Lupo Alberto (in English Alberto the Wolf) is an Italian animated series aired for the first time in 1997 by The Animation Band in co-production with Rai, inspired by the homonymous character and the same comic book created by Silver; two series were produced for a total of 104 episodes, each of which lasted for seven minutes. The second season is from 2002.

The first season was produced by Rai Fiction, The Animation Band, Canal+, France 2, Europool and Les Armateurs, and the second by Rai Fiction and The Animation Band, but this time distributed by Mondo TV.

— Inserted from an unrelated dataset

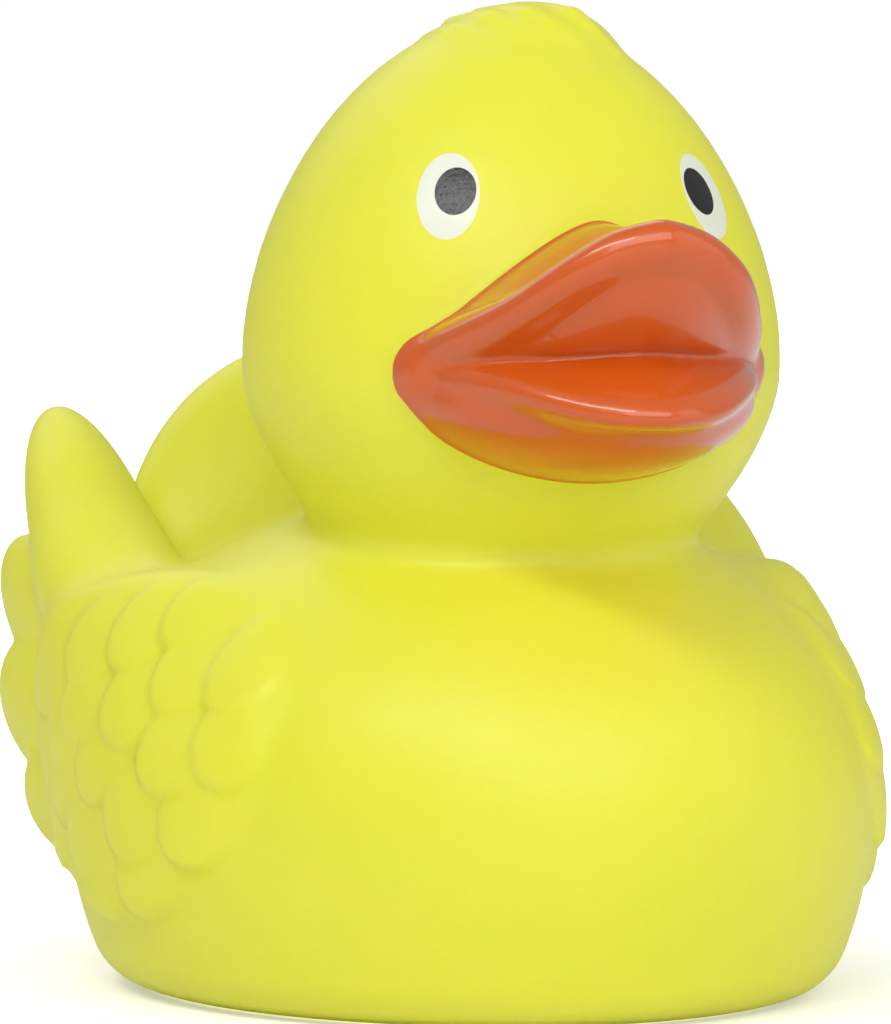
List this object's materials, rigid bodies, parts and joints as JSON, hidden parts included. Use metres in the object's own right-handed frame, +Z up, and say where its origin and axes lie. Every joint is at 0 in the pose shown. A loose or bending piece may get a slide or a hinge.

The opening theme of the second season is sung by Gianna Nannini was written by Vic Vergeat. The series is available in Italian and English.

Characters
 Lupo Alberto (in English Alberto the Wolf) - A sarcastic and intelligent blue wolf who is a resident of the wood close to the McKenzie farm, Alberto pursues his relationship with Martha. 
 Martha (Marta) - A eccentric and sweet hen who is Alberto's girlfriend. 
 Moses (Mosè) - A mean  sheepdog who is the obstacle to Alberto and Martha.
 Henry The Mole (Enrico La Talpa) - An eccentric and goofy mole
 Esther The Mole (Cesira La Talpa) - Henry's wife
 Alfred (Alfredo) - A turkey
 Ludwig (Lodovico) - A horse
 Einstein (Odoardo) - Einstein is Martha's cousin
 Glycerin (Glicerina) - A duck who has the nickname 
 Krug - A bull
 Omar - A rooster
 Silvietta - A teenage female sparrow
 Arthur (Arturo) - Probably a chicken
 Kant (Alcide) - A philosopher pig
 Alice - Martha's friend, a fat hen

Voices actors

Italian

English
 Thor Bishopric - Lupo Alberto (season 2)
 Francis Michel Pardeilhan - Henry the Mole
 Cathy Weseluck - Martha and Alice (season 1)
 Maria Bircher - Martha (season 2)
 Gregory Snegoff - Moses (season 1)

Episodes

Season 1 (1998)

Season 2 (2001)

Home video
Mondo TV has released all of the first season episodes on 9 VHS tapes and 3 DVD releases, including special features.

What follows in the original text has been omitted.